L’obiettivo è quello di non disperdere la reputazione positiva ottenuta da Milano durante l’Expo, definito da una ricerca della Sda Bocconi come un «acceleratore» di 15 anni per il business della città. Per Milano l’indotto economico è stato stimato in 16,1 miliardi, con un valore aggiunto di 7,4 miliardi e un impatto occupazionale di 115mila posti di lavoro.

Oltre a questo, i progetti urbanistici dovranno riguardare la riqualificazione delle periferie. C’è soprattutto da gestire l’emergenza abitativa. Palazzo Marino si è ripreso la gestione di 30mila alloggi popolari prima affidati alla società regionale Aler, mentre cresce la lista di chi chiede un’abitazione (fino a 20mila domande). Si calcola intanto che 20mila appartamenti in città siano sfitti perché utilizzati come seconde case. La prossima giunta quindi dovrà far tornare questi numeri, in parte riqualificando le case di edilizia pubblica che non possono essere affittate per via del degrado e, se servirà, costruire nuove abitazioni o incentivare i proprietari a mettere gli appartamenti sul mercato.

La “grande” Milano

La città metropolitana dovrà prendere vita sul serio, con la nascita di municipalità coordinate dal capoluogo. Bisognerà capire come estendere i servizi agli altri comuni, dai trasporti alla distribuzione dell’acqua, dando inoltre un’unica regia alla macchina burocratica. Ci sarà da unificare o mettere in sinergia una vasta quantità di partecipate comunali più o meno efficenti e magari unificare le tariffe.

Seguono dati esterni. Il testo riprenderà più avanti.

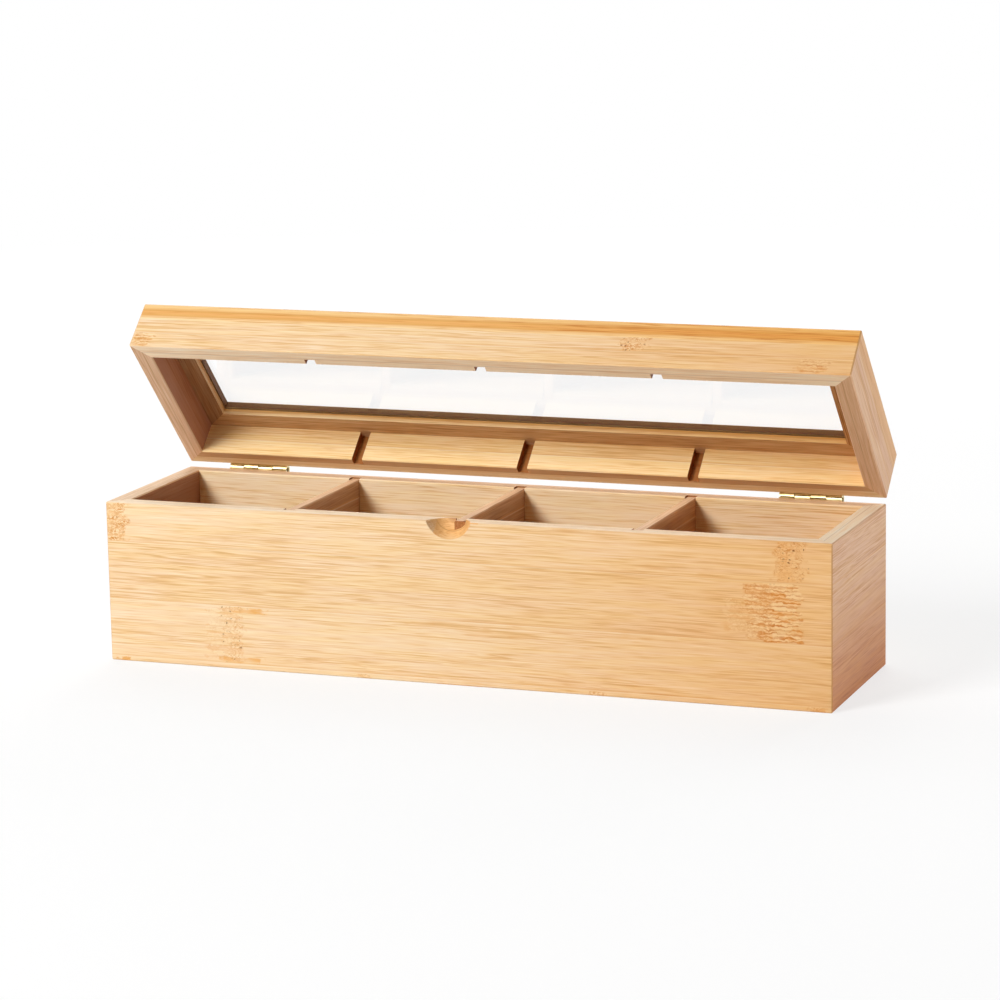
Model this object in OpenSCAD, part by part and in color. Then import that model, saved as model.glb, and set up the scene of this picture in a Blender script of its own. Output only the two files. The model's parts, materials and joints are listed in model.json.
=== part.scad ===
// Tea box: a long mitred carcass with four compartments and a hinged lid with a glass window.
// Millimetres. The origin is the middle of the underside, +X right, +Y back, +Z up.
// The lid is drawn shut and then swung open about the hinge pins by lid_angle.

/* [Box] */
// Outside length, left to right
box_length = 340; // [300:1:400]
// Outside depth, front to back
box_depth = 89; // [80:1:110]
// Height of the base, underside to rim
base_height = 73.5; // [60:0.5:95]
// Thickness of the base and lid boards
board_t = 8.8; // [8:0.1:11]
// Width of the small flat sanded on each outside edge
edge_ease = 0.5; // [0.3:0.1:0.8]

/* [Base panel] */
// Thickness of the panel that closes the underside
panel_t = 5; // [3:0.5:7]
// How far the rebate for the panel goes into each board
rebate_depth = 4; // [3:0.5:5]
// Gap between the edge of the panel and its rebate
panel_gap = 0.15; // [0.1:0.05:0.3]

/* [Dividers] */
// Thickness of each divider
divider_t = 5; // [4:0.2:6]
// Depth of the grooves that hold the dividers
dado_depth = 3.5; // [2:0.5:4]
// Side clearance of a divider in its groove
dado_clear = 0.05; // [0.03:0.01:0.1]
// Clearance at each end of a divider
dado_end_gap = 0.1; // [0.05:0.05:0.3]
// How far the dividers stay below the rim
divider_drop = 0.6; // [0.4:0.1:3]

/* [Finger scoop] */
// Radius of the ball that scoops out the front rim
scoop_r = 11.4; // [9:0.1:13]
// Height of the middle of the ball above the rim
scoop_up = 3; // [1:0.5:5]
// Thickness of the strip of rim left behind the scoop
scoop_rim = 0.9; // [0.6:0.1:3]
// How far the scoop is from the middle of the front, minus is left
scoop_shift = -3.4; // [-10:0.2:10]

/* [Lid] */
// Opening angle of the lid
lid_angle = 47; // [0:1:180]
// Gap between the rims when the lid is shut
lid_gap = 0.3; // [0.2:0.1:0.5]
// Height of the lid boards below the window frame
lid_board_h = 15.8; // [14.5:0.1:20]
// Thickness of the window frame glued on the lid boards
frame_t = 8.7; // [7.6:0.1:10]
// Width of the window frame rails
rail_w = 18; // [14:0.5:22]

/* [Window glass] */
// Thickness of the pane
glass_t = 2; // [1.5:0.5:3]
// Thickness of the frame's lip under the pane
glass_lip = 3; // [2:0.1:3.6]
// Depth of the groove that holds the pane
glass_bite = 5; // [3:0.5:6]
// Play of the pane in the thickness of its groove
glass_slack = 0.2; // [0.1:0.1:0.4]
// Clearance round the edge of the pane
glass_end_gap = 0.5; // [0.2:0.1:1]

/* [Hinges] */
// Length of each hinge along the pin
hinge_length = 29; // [26:1:36]
// Distance from the end of the box to the hinge
hinge_inset = 20.5; // [16:0.5:30]
// Thickness of the leaf metal, which is also the wall of the knuckles
leaf_t = 1; // [0.8:0.1:1.2]
// Reach of each leaf from the pin
leaf_reach = 13; // [11.5:0.5:14]
// Corner cut of each leaf
leaf_corner = 1; // [0.5:0.1:2]
// Radius of the hinge pin
pin_r = 1.2; // [1:0.05:1.4]
// Radial running clearance of the knuckles on the pin
pin_clear = 0.05; // [0.02:0.01:0.08]
// Gap between neighbouring knuckles
knuckle_gap = 0.3; // [0.2:0.05:0.5]
// How far each end of the pin sits inside the barrel
pin_recess = 0.3; // [0.1:0.1:0.8]
// Gap between the barrel and the back of the box
barrel_gap = 0.25; // [0.2:0.05:0.5]

/* [Screws] */
// Radius of the countersunk heads
screw_head_r = 2.1; // [1.8:0.1:2.4]
// Radius of the shanks
screw_shank_r = 1.1; // [0.9:0.1:1.3]
// Length from the face of the head to the tip
screw_length = 7; // [6:0.5:7.5]
// Length of the pointed tip
screw_tip = 1.6; // [1:0.2:2.4]
// Distance from the end of the leaf to the middle of a screw
screw_inset = 6; // [4.5:0.5:7]
// Clearance round a screw in the leaf and in the board
screw_clear = 0.04; // [0.03:0.01:0.08]
// Width of the arms of the cross recess
recess_w = 0.6; // [0.4:0.1:0.8]
// Depth of the cross recess
recess_depth = 0.6; // [0.4:0.1:0.8]

/* [Hidden] */

$fn = 64;
past = 1; // how far a cutting shape runs past what it cuts

// Inside of the base and its four equal compartments
inner_length = box_length - 2 * board_t;
inner_depth = box_depth - 2 * board_t;
divider_count = 3;
compartment = (inner_length - divider_count * divider_t) / (divider_count + 1);
divider_pitch = compartment + divider_t;
dado_w = divider_t + 2 * dado_clear;
divider_length = inner_depth + 2 * (dado_depth - dado_end_gap);

// How far the middle of the scooping ball is in front of the front face
scoop_out = sqrt(scoop_r * scoop_r - scoop_up * scoop_up) - (board_t - scoop_rim);

// Heights of the shut lid
lid_z = base_height + lid_gap;
frame_z = lid_z + lid_board_h;
glass_z = frame_z + glass_lip;

// Hinge line, behind the back face and half way up the gap between the rims
barrel_r = pin_r + pin_clear + leaf_t;
axis_out = barrel_r + barrel_gap;
axis_y = box_depth / 2 + axis_out;
axis_z = base_height + lid_gap / 2;
hinge_x = box_length / 2 - hinge_inset - hinge_length / 2;
knuckle_count = 4;
knuckle_length = (hinge_length - (knuckle_count - 1) * knuckle_gap) / knuckle_count;
plate_start = barrel_r + barrel_gap;
screw_drop = (leaf_reach + plate_start) / 2;
screw_span = hinge_length / 2 - screw_inset;

light_bamboo = [0.93, 0.77, 0.55];
edge_bamboo = [0.85, 0.64, 0.41];
pale_bamboo = [0.88, 0.71, 0.50];
brass = [0.80, 0.66, 0.32];
clear_glass = [0.85, 0.92, 0.92, 0.45];

// Sections of the boards: x runs inwards from the outside face, y runs up

function base_section() = [
    [edge_ease, 0],
    [board_t - rebate_depth, 0],
    [board_t - rebate_depth, panel_t],
    [board_t, panel_t],
    [board_t, base_height - edge_ease],
    [board_t - edge_ease, base_height],
    [edge_ease, base_height],
    [0, base_height - edge_ease],
    [0, edge_ease]
];

function lid_section() = [
    [edge_ease, 0],
    [board_t - edge_ease, 0],
    [board_t, edge_ease],
    [board_t, lid_board_h],
    [0, lid_board_h],
    [0, edge_ease]
];

function rail_section() = [
    [0, 0],
    [rail_w, 0],
    [rail_w, glass_lip],
    [rail_w - glass_bite, glass_lip],
    [rail_w - glass_bite, glass_lip + glass_t + glass_slack],
    [rail_w, glass_lip + glass_t + glass_slack],
    [rail_w, frame_t - edge_ease],
    [rail_w - edge_ease, frame_t],
    [edge_ease, frame_t],
    [0, frame_t - edge_ease]
];

// Length of the side of the box that a board lies on
function side_length(side) = (side == "front" || side == "back") ? box_length : box_depth;

// A board with its outside face on y = 0, mitred at both ends, its outside corners eased
module mitred_board(section, length, width, height) {
    half = length / 2;
    plan = [
        [-half + edge_ease, 0],
        [half - edge_ease, 0],
        [half - edge_ease / 2, edge_ease / 2],
        [half - width, width],
        [-half + width, width],
        [-half + edge_ease / 2, edge_ease / 2]
    ];
    intersection() {
        rotate([90, 0, 90]) linear_extrude(length, center = true) polygon(section);
        linear_extrude(height) polygon(plan);
    }
}

// Turns a board that was drawn along the front to one of the four sides
module on_side(side) {
    turn = side == "front" ? 0 : side == "right" ? 90 : side == "back" ? 180 : 270;
    reach = (side == "front" || side == "back") ? box_depth / 2 : box_length / 2;
    rotate([0, 0, turn]) translate([0, -reach, 0]) children();
}

// The grooves for the dividers, cut into the inside face of a front or back board
module dados(height) {
    for (i = [-1:1])
        translate([i * divider_pitch - dado_w / 2, board_t - dado_depth, -past])
            cube([dado_w, dado_depth + past, height + 2 * past]);
}

module finger_scoop() {
    translate([scoop_shift, -scoop_out, base_height + scoop_up]) sphere(r = scoop_r, $fn = 96);
}

// Moves a shape from the middle of a hinge pin to the left (-1) or right (1) hinge
module at_hinge(hand) {
    translate([hand * hinge_x, axis_y, axis_z]) children();
}

module at_both_hinges() {
    for (hand = [-1, 1]) at_hinge(hand) children();
}

// Swings the lid open about the pins
module swing_lid() {
    translate([0, axis_y, axis_z])
        rotate([-lid_angle, 0, 0])
            translate([0, -axis_y, -axis_z]) children();
}

// A countersunk screw with its head's face at the origin, pointing along -Y
module screw_shape(grow) {
    head = screw_head_r + grow;
    shank = screw_shank_r + grow;
    rotate([90, 0, 0])
        rotate_extrude()
            polygon([
                [0, -grow],
                [head, -grow],
                if (grow > 0) [head, 0],
                [shank, head - shank],
                [shank, screw_length - screw_tip],
                [0, screw_length + grow]
            ]);
}

// The two screw places of a leaf that hangs below the pin
module at_screws() {
    for (end = [-1, 1])
        translate([end * screw_span, leaf_t - axis_out, -screw_drop]) children();
}

module screw_spaces() {
    at_screws() screw_shape(screw_clear);
}

module cross_recess() {
    arm = screw_head_r * 1.2;
    for (turn = [0, 90])
        rotate([0, turn, 0])
            translate([-arm / 2, -recess_depth, -recess_w / 2])
                cube([arm, recess_depth + past, recess_w]);
}

module screws() {
    color(brass) at_screws() difference() {
        screw_shape(0);
        cross_recess();
    }
}

function knuckle_x(index) = -hinge_length / 2 + index * (knuckle_length + knuckle_gap);

// A leaf that hangs below the pin, with every second knuckle from the first one given
module leaf(first) {
    color(brass) difference() {
        union() {
            translate([0, -axis_out + leaf_t, 0]) rotate([90, 0, 0]) linear_extrude(leaf_t)
                polygon([
                    [-hinge_length / 2, -plate_start],
                    [-hinge_length / 2, -leaf_reach + leaf_corner],
                    [-hinge_length / 2 + leaf_corner, -leaf_reach],
                    [hinge_length / 2 - leaf_corner, -leaf_reach],
                    [hinge_length / 2, -leaf_reach + leaf_corner],
                    [hinge_length / 2, -plate_start]
                ]);
            for (index = [first:2:knuckle_count - 1]) translate([knuckle_x(index), 0, 0]) {
                rotate([0, 90, 0]) cylinder(r = barrel_r, h = knuckle_length);
                translate([0, -axis_out, -plate_start - past])
                    cube([knuckle_length, leaf_t, plate_start + past]);
            }
        }
        rotate([0, 90, 0])
            cylinder(r = pin_r + pin_clear, h = hinge_length + 2 * past, center = true);
        screw_spaces();
    }
}

module base_board(side) {
    color(light_bamboo) difference() {
        on_side(side) difference() {
            mitred_board(base_section(), side_length(side), board_t, base_height);
            if (side == "front" || side == "back") dados(base_height);
            if (side == "front") finger_scoop();
        }
        if (side == "back") at_both_hinges() screw_spaces();
    }
}

module base_panel() {
    width = inner_depth + 2 * (rebate_depth - panel_gap);
    length = inner_length + 2 * (rebate_depth - panel_gap);
    color(pale_bamboo) translate([-length / 2, -width / 2, 0]) cube([length, width, panel_t]);
}

module divider(place) {
    top = base_height - divider_drop;
    half = divider_t / 2;
    color(edge_bamboo)
        translate([place * divider_pitch, divider_length / 2, 0])
            rotate([90, 0, 0])
                linear_extrude(divider_length)
                    polygon([
                        [-half, panel_t], [half, panel_t],
                        [half, top - edge_ease], [half - edge_ease, top],
                        [-half + edge_ease, top], [-half, top - edge_ease]
                    ]);
}

module lid_board(side) {
    color(light_bamboo) swing_lid() difference() {
        translate([0, 0, lid_z]) on_side(side) difference() {
            mitred_board(lid_section(), side_length(side), board_t, lid_board_h);
            if (side == "front" || side == "back") dados(lid_board_h);
        }
        if (side == "back") at_both_hinges() mirror([0, 0, 1]) screw_spaces();
    }
}

module frame_rail(side) {
    color(edge_bamboo) swing_lid() translate([0, 0, frame_z]) on_side(side)
        mitred_board(rail_section(), side_length(side), rail_w, frame_t);
}

module window_glass() {
    inset = rail_w - glass_bite + glass_end_gap;
    length = box_length - 2 * inset;
    width = box_depth - 2 * inset;
    color(clear_glass) swing_lid()
        translate([-length / 2, -width / 2, glass_z]) cube([length, width, glass_t]);
}

module base_leaf(hand) {
    at_hinge(hand) leaf(1);
}

module lid_leaf(hand) {
    at_hinge(hand) rotate([-lid_angle, 0, 0]) mirror([0, 0, 1]) leaf(0);
}

module hinge_pin(hand) {
    color(brass) at_hinge(hand) rotate([0, 90, 0])
        cylinder(r = pin_r, h = hinge_length - 2 * pin_recess, center = true);
}

module base_screws(hand) {
    at_hinge(hand) screws();
}

module lid_screws(hand) {
    at_hinge(hand) rotate([-lid_angle, 0, 0]) mirror([0, 0, 1]) screws();
}

base_board("front");  // base_front_board
base_board("back");  // base_back_board
base_board("left");  // base_left_board
base_board("right");  // base_right_board
base_panel();
divider(-1);  // divider_left
divider(0);  // divider_middle
divider(1);  // divider_right
lid_board("front");  // lid_front_board
lid_board("back");  // lid_back_board
lid_board("left");  // lid_left_board
lid_board("right");  // lid_right_board
frame_rail("front");  // frame_front_rail
frame_rail("back");  // frame_back_rail
frame_rail("left");  // frame_left_rail
frame_rail("right");  // frame_right_rail
window_glass();
base_leaf(-1);  // hinge_left_base_leaf
lid_leaf(-1);  // hinge_left_lid_leaf
hinge_pin(-1);  // hinge_left_pin
base_screws(-1);  // hinge_left_base_screws
lid_screws(-1);  // hinge_left_lid_screws
base_leaf(1);  // hinge_right_base_leaf
lid_leaf(1);  // hinge_right_lid_leaf
hinge_pin(1);  // hinge_right_pin
base_screws(1);  // hinge_right_base_screws
lid_screws(1);  // hinge_right_lid_screws
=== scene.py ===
# Bamboo tea box with a window lid: finishes, hinges and studio around the fixed model
import json
import math

import bmesh
import bpy
from mathutils import Matrix, Vector


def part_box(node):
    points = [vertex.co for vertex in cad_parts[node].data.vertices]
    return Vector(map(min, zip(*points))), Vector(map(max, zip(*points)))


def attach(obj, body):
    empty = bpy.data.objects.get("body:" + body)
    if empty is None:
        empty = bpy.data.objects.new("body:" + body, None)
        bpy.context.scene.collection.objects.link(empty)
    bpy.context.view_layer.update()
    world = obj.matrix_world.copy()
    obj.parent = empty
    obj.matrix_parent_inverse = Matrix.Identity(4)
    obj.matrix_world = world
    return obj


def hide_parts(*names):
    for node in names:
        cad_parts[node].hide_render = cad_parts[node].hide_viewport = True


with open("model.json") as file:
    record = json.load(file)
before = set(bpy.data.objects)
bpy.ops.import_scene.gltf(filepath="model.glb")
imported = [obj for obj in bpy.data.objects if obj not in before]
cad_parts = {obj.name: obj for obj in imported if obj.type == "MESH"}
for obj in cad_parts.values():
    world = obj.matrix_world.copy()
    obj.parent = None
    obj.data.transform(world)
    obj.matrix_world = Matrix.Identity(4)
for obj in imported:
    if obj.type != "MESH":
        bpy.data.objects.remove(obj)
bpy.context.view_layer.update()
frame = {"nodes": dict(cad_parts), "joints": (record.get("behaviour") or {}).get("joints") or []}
nodes = frame["nodes"]
scene = bpy.context.scene
print("frame loaded:", len(nodes), "pieces")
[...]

Oltre a questo, lo sguardo va necessariamente al trasporto pubblico. Si è parlato nei programmi elettorali di estendere la metropolitana 5, completata lo scorso ottobre, fino a Monza. Non ci sono ancora progetti né idee di finanziamento ma intanto il ministero alle Infrastrutture avrebbe già manifestato la volontà di finanziare eventuali nuove fermate.

Intanto si procede con i cantieri della metro 4, che è stata avviata grazie a finanziamenti Expo e che sarà pronta, secondo il cronoprogramma, nel 2022. Si tratta di un’opera importante, che dovrebbe collegare la parte a Sud di Milano, fino a Linate. L’opera avrà un impatto finanziario per i prossimi 30 anni, con un crescendo di canone per il comune di anno in anno. Nel 2015 sono stati pagati 10 milioni, ma tra 4 anni si arriverà a superare i 50. La sostenibilità di questa infrastruttura è dunque un’incognita.

I nodi del bilancio e del fisco

La questione del fiscalità pesante ha preso piede in campagna elettorale e negli anni passati. Con questa amministrazione sono stati tagliati massicciamente i finanziamenti statali e sono partiti nuovi progetti, come l’Expo, con il risultato che le tasse sono aumentate del 120 percento. Ora si guarda a come ridurle e ognuno ha la sua formula. Va detto che generalmente il bilancio è fortemente sostenuto dai dividendi delle società partecipate (di più con il centrodestra, che per questo calmierava le imposte; di meno con il centrosinistra). Quindi quando si parla di vendere società ricche come la holding aeroportuale Sea e la quotata A2a va sempre tenuto conto di questo aspetto. Le maggioranze comunali sono state spesso divise anche al loro interno, con il risultato che non c’è stata nessuna vera strategia. Ora si dovrà pensare se il controllo pubblico è ancora necessario o se si dovrà privatizzare del tutto, oppure mantenere una quota minore per garantire un’indirizzo.